The American Humane Association (AHA) is the organization with exclusive rights to monitor animal treatment on the sets of television and movie productions--you're probably familiar with its common "No animals were harmed during the making of this film" tagline. But a report from The Hollywood Reporter is the latest (though not the first) to accuse the AHA of allowing instances of animal cruelty to take place on sets:
The full scope of animal injuries and deaths in entertainment productions cannot be known. But in multiple cases examined by THR, the AHA has not lived up to its professed role as stalwart defenders of animals - who, unlike their human counterparts, didn't themselves sign up for such work. While the four horse deaths on HBO's Luck made headlines last year, there are many extraordinary incidents that never bubble up to make news.

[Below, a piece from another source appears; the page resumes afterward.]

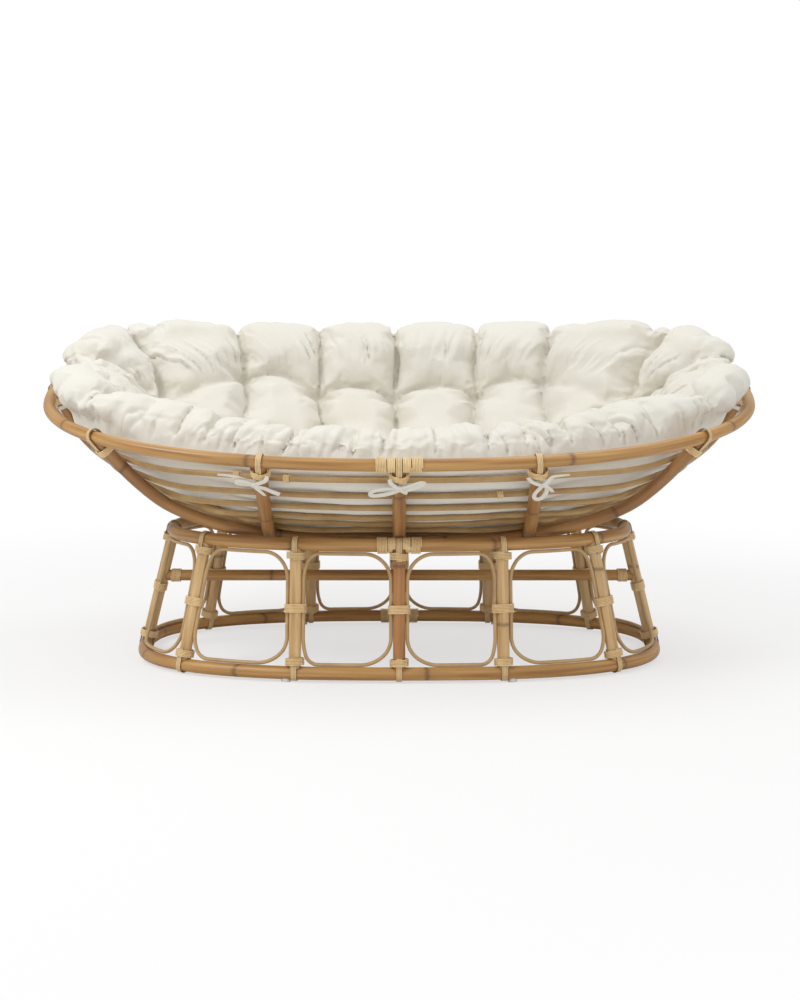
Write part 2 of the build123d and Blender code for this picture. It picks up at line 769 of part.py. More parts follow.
def make_cushion(long_bows, hoops_nodes):
    """A loft over sections that are thin at the tuft columns and full between them."""
    rest = hoop_diameter + hoop_seat + cushion_gap
    inset = cross_bow_diameter / 2 - long_bow_lift + rest
    inner_paths = [path_of(long_bows[side].nodes(0, inset)) for side in (0, 1)]
    rows = []
    for column in range(tuft_columns):
        rows.append((column * tuft_pitch, 1, 0, 1))
        rows.append(((column + 0.5) * tuft_pitch, 0, 0, 1))
    rows[-1] = (end_column_share * rim_half_length, 1, 0, 1)
    rows += [(share * rim_half_length, *row) for share, *row in end_row_shares]
    hoop_paths = [path_of(nodes[: len(nodes) // 4 + 1]) for nodes in hoops_nodes]
    sections = {}
    for x, thin, fill, crest in rows:
        radius = inner_radius(x, inner_paths)
        for path in hoop_paths:
            if x < (path @ 1).X - tiny_share:
                reach = inner_radius(x, [path]) - hoop_diameter / 2 - cushion_gap
                radius = min(radius, reach)
        cross_reach = bow_radius(x) - cross_bow_diameter / 2 - rest
        radius = min(radius, cross_reach) - cushion_end_slack * x / rim_half_length
        for side in (-1, 1):
            sections[side * x] = cushion_section(side * x, radius, thin, fill, crest)
    return loft([sections[x] for x in sorted(sections)], ruled=True)


def make_stand():
    bottom, top, cutters = make_rings()
    save("bottom_ring", bottom, stand_place)
    save("top_ring", top, stand_place)
    for index, name in enumerate(post_names):
        save(name, make_post(index, cutters), stand_place)
    for index, name in enumerate(loop_names):
        save(name, make_loop(index), stand_place)
    save("stretcher", make_stretcher(), stand_place)
    top_group, bottom_group, middle_group = make_stand_bindings()
    save("post_top_bindings", top_group, stand_place)
    save("post_bottom_bindings", bottom_group, stand_place)
    save("post_middle_bindings", middle_group, stand_place)
    save("stretcher_bindings", make_stretcher_bindings(), stand_place)
    along = Vector(1, 0, 0)
    ring_front = Vector(0, -top_ring_half_width, top_ring_z)
    ring_back = Vector(0, bottom_ring_half_width, bottom_ring_z)
    for name, centre in (("top_ring_splice", ring_front), ("bottom_ring_splice", ring_back)):
        save(name, splice_pair(centre, along, ring_diameter), stand_place)
    save("floor_glides", make_glides(cutters), stand_place)


def make_bowl():
    save("rim", tube(closed_oval(*rim_oval, rim_end_rise), rim_diameter), bowl_place)
    cross, long, long_bows = make_bows()
    for x, name in ((-side_bow_x, "left"), (0, "centre"), (side_bow_x, "right")):
        save(f"cross_bow_{name}", cross[x], bowl_place)
    for side, name in ((-1, "front"), (0, "middle"), (1, "back")):
        save(f"long_bow_{name}", long[side], bowl_place)
    bowl_depth = centre_bow_radius - axis_rise
    hoops_nodes = [hoop_nodes(-share * bowl_depth, long_bows) for share in hoop_depth_shares]
    for index, nodes in enumerate(hoops_nodes):
        save(f"hoop_{index + 1}", tube(nodes, hoop_diameter), bowl_place)
    joints = rim_joints(long_bows)
    group = []
    for joint in joints:
        below = unit(joint.place(binding_leg)[0] - joint.joint)
        group += binding(
            joint.joint, below, joint.rim_way, joint.diameter, rim_binding_turns, bow_slack
        )
    save("rim_bindings", group, bowl_place)
    rim_front = Vector(0, -rim_half_width, 0)
    wraps = splice_pair(rim_front, Vector(1, 0, 0), rim_diameter)
    save("rim_splice", wraps, bowl_place)
    save("hoop_splices", make_hoop_splices(hoops_nodes), bowl_place)
    ties = [make_tie(joint) for joint in joints]
    save("front_ties", ties[0:6:2], bowl_place)
    save("back_ties", ties[1:6:2], bowl_place)
    save("end_ties", ties[8:10], bowl_place)
    save("cushion", make_cushion(long_bows, hoops_nodes), bowl_place)


os.makedirs("parts", exist_ok=True)
make_stand()
make_bowl()
print(f"least gap in the {len(winding_gaps)} windings: {min(winding_gaps):.2f} mm")
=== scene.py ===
import json
import math

import bmesh
import bpy
import numpy as np
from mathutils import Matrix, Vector, noise
from mathutils.kdtree import KDTree

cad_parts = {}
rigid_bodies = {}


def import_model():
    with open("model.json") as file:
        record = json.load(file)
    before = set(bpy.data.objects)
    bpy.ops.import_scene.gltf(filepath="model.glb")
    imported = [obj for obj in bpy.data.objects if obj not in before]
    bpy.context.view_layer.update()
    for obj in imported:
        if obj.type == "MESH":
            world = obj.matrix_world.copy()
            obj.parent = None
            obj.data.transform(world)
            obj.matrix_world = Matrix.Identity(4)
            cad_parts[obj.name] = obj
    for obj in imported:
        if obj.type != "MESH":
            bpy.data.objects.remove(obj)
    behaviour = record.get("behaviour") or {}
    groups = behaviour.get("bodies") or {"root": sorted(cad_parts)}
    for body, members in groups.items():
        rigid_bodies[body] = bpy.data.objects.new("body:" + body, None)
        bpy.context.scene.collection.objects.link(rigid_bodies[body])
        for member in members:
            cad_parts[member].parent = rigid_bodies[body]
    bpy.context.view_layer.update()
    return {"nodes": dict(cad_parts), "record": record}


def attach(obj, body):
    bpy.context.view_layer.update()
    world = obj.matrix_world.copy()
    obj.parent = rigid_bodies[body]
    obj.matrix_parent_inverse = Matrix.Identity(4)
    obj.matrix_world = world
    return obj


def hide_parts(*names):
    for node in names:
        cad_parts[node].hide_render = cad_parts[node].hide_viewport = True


for leftover in list(bpy.data.objects):
    bpy.data.objects.remove(leftover)
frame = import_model()
nodes = frame["nodes"]
scene = bpy.context.scene

# The bowl, in metres: its tilting axis, its tilt at rest, and the axis above the rim's centre
bowl_tilt = frame["record"]["behaviour"]["joints"][0]
AXIS_Y, AXIS_Z = bowl_tilt["pos_m"][1:]
TILT = -math.radians(bowl_tilt["range_deg"][0])
AXIS_RISE = 0.17628
# The rim's oval: half its length and width, the power of its curve, and how far its ends rise
RIM_LENGTH, RIM_WIDTH, RIM_POWER, RIM_END_RISE = 0.787, 0.4775, 2.44, 0.016
RIM_RADIUS = 0.013
# The outer cross bows' place along X, and the hoops' heights against the rim
CROSS_BOW_X = 0.28
HOOP_LEVELS = (-0.048, -0.092, -0.129, -0.163, -0.187, -0.209, -0.240, -0.270)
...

Accusations against the AHA include a tiger near-drowning during the filming of "The Life of Pi," 27 animals dying during the filming of "The Hobbit," and scores of dead marine life during the filming of an explosion in the latest "Pirates of the Caribbean" movie.
In one email allegedly from an AHA monitor on "Life of Pi," she wrote of King, the tiger used in the film: "This one take with him just went really bad and he got lost trying to swim to the side . . . Damn near drowned." Later, according to the email, she wrote: "I have downplayed the f- out of it."